Но его живое, вечно скорбящее сердце говорило обратное: женщины часто делают противоположное здравому смыслу, особенно если мужчина им по-настоящему нравится.
«Давай, Салли, быстрее! Я ведь не железная…» — сказала она тогда, в машине.
Салли снова болезненно застонал и едва удержался от того, чтобы немедленно броситься за ней. Он знал, что не должен потакать своим страстям сейчас, когда у него есть более важная цель — сам Висенте Маньяни. Но — бог мой! — как же ему было больно!
И, спасаясь от этой боли, он кинулся подметать дорожки и собирать обожженные горячим летним светилом листья, но голову словно сжало раскаленными щипцами, и он понял, что еще немного, и он не выдержит.
— Господи, помоги! — взвыл Салли, бросил ведро и метлу и бросился в беседку, а когда увидел, что она пуста и пастора уже нет, — в храм. — Ваше преподобие! Ваше преподобие! Помогите мне!
Салли забежал в ласковую прохладу, промчался к высокой кафедре, но пастора не увидел и метнулся к занавешенной бархатной шторой «особой» комнатке для исповедания согрешивших перед господом прихожан. Почти умирая от запретности того, что делает, заглянул в щелку меж двух штор и растерянно моргнул.
— Ваше… пре… подо… бие…
Его преподобие пастор Джерри стоял на коленях перед всегда помогающим ему мальчиком в черном служебном одеянии и целовал его взасос. И на шее у мальчишки блестела массивная золотая цепь Карлоса Эгуэрро.
Салли как ударили под ребра. Хватая воздух ртом и цепляясь за стены, он сдал назад, завернул за колонну и, опираясь на скребок, чтобы не упасть, замер.
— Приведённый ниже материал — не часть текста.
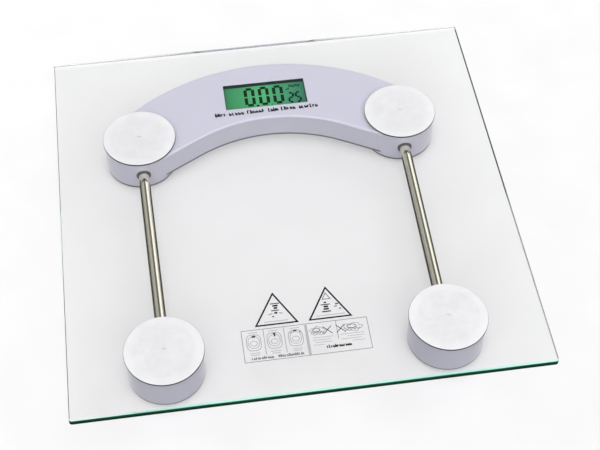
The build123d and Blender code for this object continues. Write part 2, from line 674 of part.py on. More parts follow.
def positive_contact():
    """A strip against the cell's rim, with a tail through the well's roof."""
    y = COIN_Y + COIN_RADIUS + CONTACT_GAUGE / 2
    low = COIN_BOTTOM + CONTACT_LIFT
    return slab(COIN_X, y, low, WELL_TOP + CONTACT_TAIL, CONTACT_WIDTH, CONTACT_GAUGE)


def negative_contact():
    """A leaf under the well's roof with two fingers pressed to the cell, and a tail through the roof."""
    tail_y = COIN_Y - COIN_RADIUS - CONTACT_GAUGE / 2
    under_roof = WELL_CEILING - CONTACT_GAUGE
    leaf_y = COIN_Y - COIN_RADIUS / 2
    leaf = slab(COIN_X, leaf_y, under_roof, WELL_CEILING, CONTACT_WIDTH, COIN_RADIUS + 2 * LEAF_END)
    leaf += slab(COIN_X, tail_y, under_roof, WELL_TOP + CONTACT_TAIL, CONTACT_WIDTH, CONTACT_GAUGE)
    for sign in (-1, 1):
        x = COIN_X + sign * FINGER_SPREAD
        leaf += slab(x, COIN_Y - FINGER_OFFSET, COIN_TOP, under_roof, FINGER_SIZE, FINGER_SIZE)
    return leaf


def lead_landing(bend, screw):
    """Where a straight lead lands beside the screw when it clears the axis by the set distance."""
    run, rise = screw[0] - bend[0], screw[1] - bend[1]
    turn = math.atan2(rise, run) + math.asin(LEAD_PAST_SCREW / math.hypot(run, rise))
    return bend[1] + run * math.tan(turn)


def battery_leads():
    level = PCB_BOTTOM - LEAD_RADIUS
    bend_x = COIN_X + LEAD_BEND
    screw = PCB_SCREWS[0]
    leads = []
    for sign in (-1, 1):
        y = COIN_Y + sign * (COIN_RADIUS + CONTACT_GAUGE + LEAD_RADIUS)
        board_y = lead_landing((bend_x, y), screw) if sign < 0 else LCD_Y + BACK_LEAD_OFFSET
        start = (COIN_X - LEAD_START, y, WELL_TOP + LEAD_RADIUS)
        leads.append(along_route([start, (bend_x, y, level), (screw[0], board_y, level)], LEAD_RADIUS))
    return group(leads)


def battery_door():
    """A lid on two hinge pins, its hinge edge rounded about them, with a thumb groove by the free edge."""
    round_edge = DOOR_THICKNESS / 2
    door_top = ARCH_BOTTOM + DOOR_THICKNESS
    flat = slab(COIN_X + round_edge / 2, COIN_Y, ARCH_BOTTOM, door_top, DOOR_WIDTH - round_edge, DOOR_DEPTH)
    free = flat.edges().filter_by(Axis.Z).sort_by(Axis.X)[-2:]
    door = fillet(free, DOOR_CORNER)
    half = DOOR_DEPTH / 2
    for reach, radius in ((half, round_edge), (half + DOOR_PIN_LENGTH, DOOR_PIN_RADIUS)):
        ends = [(DOOR_HINGE_X, COIN_Y + sign * reach, DOOR_HINGE_Z) for sign in (-1, 1)]
        door += rod(*ends, radius)
    width, depth, height = DOOR_GROOVE
    groove_x = COIN_X + DOOR_WIDTH / 2 - DOOR_GROOVE_INSET
    return door - slab(groove_x, COIN_Y, ARCH_BOTTOM, ARCH_BOTTOM + height, width, depth)


def unit_button():
    """A button held by its flange over the cover's hole."""
    flange = COVER_TOP + BUTTON_PLAY
    body = disc(BUTTON_X, BUTTON_Y, ARCH_BOTTOM + BUTTON_RECESS, flange, BUTTON_RADIUS)
    body = fillet(body.faces().sort_by(Axis.Z)[0].edges(), BUTTON_EDGE)
    flange_radius = BUTTON_RADIUS + BUTTON_FLANGE
    return body + disc(BUTTON_X, BUTTON_Y, flange, flange + BUTTON_FLANGE_HEIGHT, flange_radius)


def unit_switch():
    bottom = PCB_BOTTOM - SWITCH_HEIGHT
    body = slab(BUTTON_X, BUTTON_Y, bottom, PCB_BOTTOM, SWITCH_SIZE, SWITCH_SIZE)
    return body - disc(BUTTON_X, BUTTON_Y, bottom, bottom + SWITCH_BORE, PLUNGER_RADIUS + PLUNGER_CLEARANCE)


def switch_plunger():
    button_top = COVER_TOP + BUTTON_PLAY + BUTTON_FLANGE_HEIGHT
    bore_top = PCB_BOTTOM - SWITCH_HEIGHT + SWITCH_BORE
    top = bore_top - PLUNGER_END_GAP - BUTTON_TRAVEL
    return disc(BUTTON_X, BUTTON_Y, button_top, top, PLUNGER_RADIUS)


def save(name, shape):
    export_step(shape, os.path.join("parts", f"{name}.step"))


def main():
    os.makedirs("parts", exist_ok=True)
    save("glass_platform", glass_platform())
    save("display_housing", display_housing())
    save("housing_cover", housing_cover())
    for place in PODS:
        save(f"{place}_cap", cap(place))
        save(f"{place}_bond_pad", bond_pad(place))
        save(f"{place}_load_cell", load_cell(place))
        save(f"{place}_strain_gauge", strain_gauge(place))
        save(f"{place}_foot", foot(place))
        save(f"{place}_rubber_pad", rubber_pad(place))
        save(f"{place}_tube_grommet", tube_grommet(place))
        save(f"{place}_cell_cable", cell_cable(place))
    for side in SIDES:
        save(f"front_{side}_pod", front_pod(f"front_{side}"))
        save(f"{side}_tube", tube(side))
    save("main_pcb", main_pcb())
    save("controller_chip", controller_chip())
    save("board_components", board_components())
    save("lcd_panel", lcd_panel())
    save("lcd_backlight", lcd_backlight())
    save("lcd_contact_strip", contact_strip())
    save("lcd_frame", lcd_frame())
    save("coin_cell", coin_cell())
    save("battery_contact_positive", positive_contact())
    save("battery_contact_negative", negative_contact())
    save("battery_leads", battery_leads())
    save("battery_door", battery_door())
    save("unit_button", unit_button())
    save("unit_switch", unit_switch())
    save("unit_switch_plunger", switch_plunger())
    save("cap_screws", group([cap_screw(place) for place in PODS]))
    cells = [corner for place in PODS for corner in cell_corners(place)]
    cell_length = CELL_THICKNESS + CELL_SCREW_BITE
    save("load_cell_screws", group([cross_screw(corner, CELL_BOTTOM, cell_length) for corner in cells]))
    under_cover = ARCH_BOTTOM + HEAD_HEIGHT
    covers = [cross_screw(place, under_cover, COVER_SCREW_LENGTH) for place in cover_screw_places()]
    save("cover_screws", group(covers))
    board_length = PCB_THICKNESS + PCB_SCREW_BITE
    save("pcb_screws", group([cross_screw(place, PCB_BOTTOM, board_length) for place in PCB_SCREWS]))


main()
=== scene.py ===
"""Looks of a digital bathroom scale: glass platform, satin crescent, spun caps and polished tubes.

Metres throughout, in the frame of the CAD model: +Z up, +Y towards the display. CAD nodes keep their
meshes and get a material each. Added here are the inks, the display's segments and its dark surround.
"""

import json
import math

import bpy
import numpy as np
from mathutils import Matrix, Vector


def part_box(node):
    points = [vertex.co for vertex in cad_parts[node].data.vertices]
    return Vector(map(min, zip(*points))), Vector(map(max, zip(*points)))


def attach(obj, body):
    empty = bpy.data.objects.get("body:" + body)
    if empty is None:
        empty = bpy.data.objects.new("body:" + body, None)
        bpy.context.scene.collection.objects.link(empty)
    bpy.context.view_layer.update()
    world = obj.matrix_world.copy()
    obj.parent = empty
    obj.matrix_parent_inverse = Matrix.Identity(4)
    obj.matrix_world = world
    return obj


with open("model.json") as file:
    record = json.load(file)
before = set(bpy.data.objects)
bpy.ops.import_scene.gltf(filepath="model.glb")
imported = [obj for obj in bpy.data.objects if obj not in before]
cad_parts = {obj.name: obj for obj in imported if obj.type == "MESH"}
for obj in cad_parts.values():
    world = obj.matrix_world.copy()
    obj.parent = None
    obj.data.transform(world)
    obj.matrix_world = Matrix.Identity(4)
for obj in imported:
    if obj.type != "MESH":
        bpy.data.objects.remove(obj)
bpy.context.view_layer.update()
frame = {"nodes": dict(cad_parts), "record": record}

MM = 0.001
ROOT_BODY = "scale_body"
PLACES = ("front_left", "front_right", "back_left", "back_right")


# Places read from the frame


def middle(node):
    low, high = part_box(node)
    return (low + high) / 2


GLASS_LOW, GLASS_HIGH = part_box("glass_platform")
POD_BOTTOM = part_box("front_left_pod")[0].z
POD_REACH = (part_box("front_left_pod")[1].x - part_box("front_left_pod")[0].x) / 2
CRESCENT_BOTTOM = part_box("housing_cover")[0].z
LCD_LOW, LCD_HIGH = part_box("lcd_panel")
LCD_TOP = LCD_HIGH.z
HOUSING_EDGE_RISE = 0.6 * MM  # the housing's pod rims stand this far over the crescent's top face
ARCH_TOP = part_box("display_housing")[1].z - HOUSING_EDGE_RISE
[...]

Именно эту цепь не так давно он лично пожертвовал Иегове.
— Ваше преподобие… Как же так?
«Может быть, я ошибся?» — мелькнула слабая надежда. И тут же шторки дрогнули, и Салли увидел, как из исповедальни вышел и отправился прочь все тот же мальчик, и на шее у него сияла именно эта, особая, дарованная господу цепь.
Шеридан вскочил со скамьи и бросился к мальчику.
— В чем дело?!
— Там… там… — тыкал бедняга в сторону храма, но более не мог вымолвить ничего.
Шеридан рванулся внутрь храма, пробежал к высокой кафедре, упал на пол и заглянул под лавки, но ничего не увидел, и только поднявшись и оглядевшись по сторонам внимательнее, разглядел вытекающие из-под тяжелой бордовой бархатной шторы темно-коричневые потеки крови.
Он бросился к шторе, сдвинул ее в сторону и замер. Пастор Джерри лежал прямо посреди исповедальной — голый, как в день рождения, и буквально разорванный на части, словно рождественская индейка.
— Матерь божья! — выдохнул Шеридан и, отметив, что орудие жуткого убийства — массивный металлический скребок, брошено здесь же, бросился к выходу.
«А ведь это он! — мелькнула в голове мысль. — Прав был Бергман! Это был он!»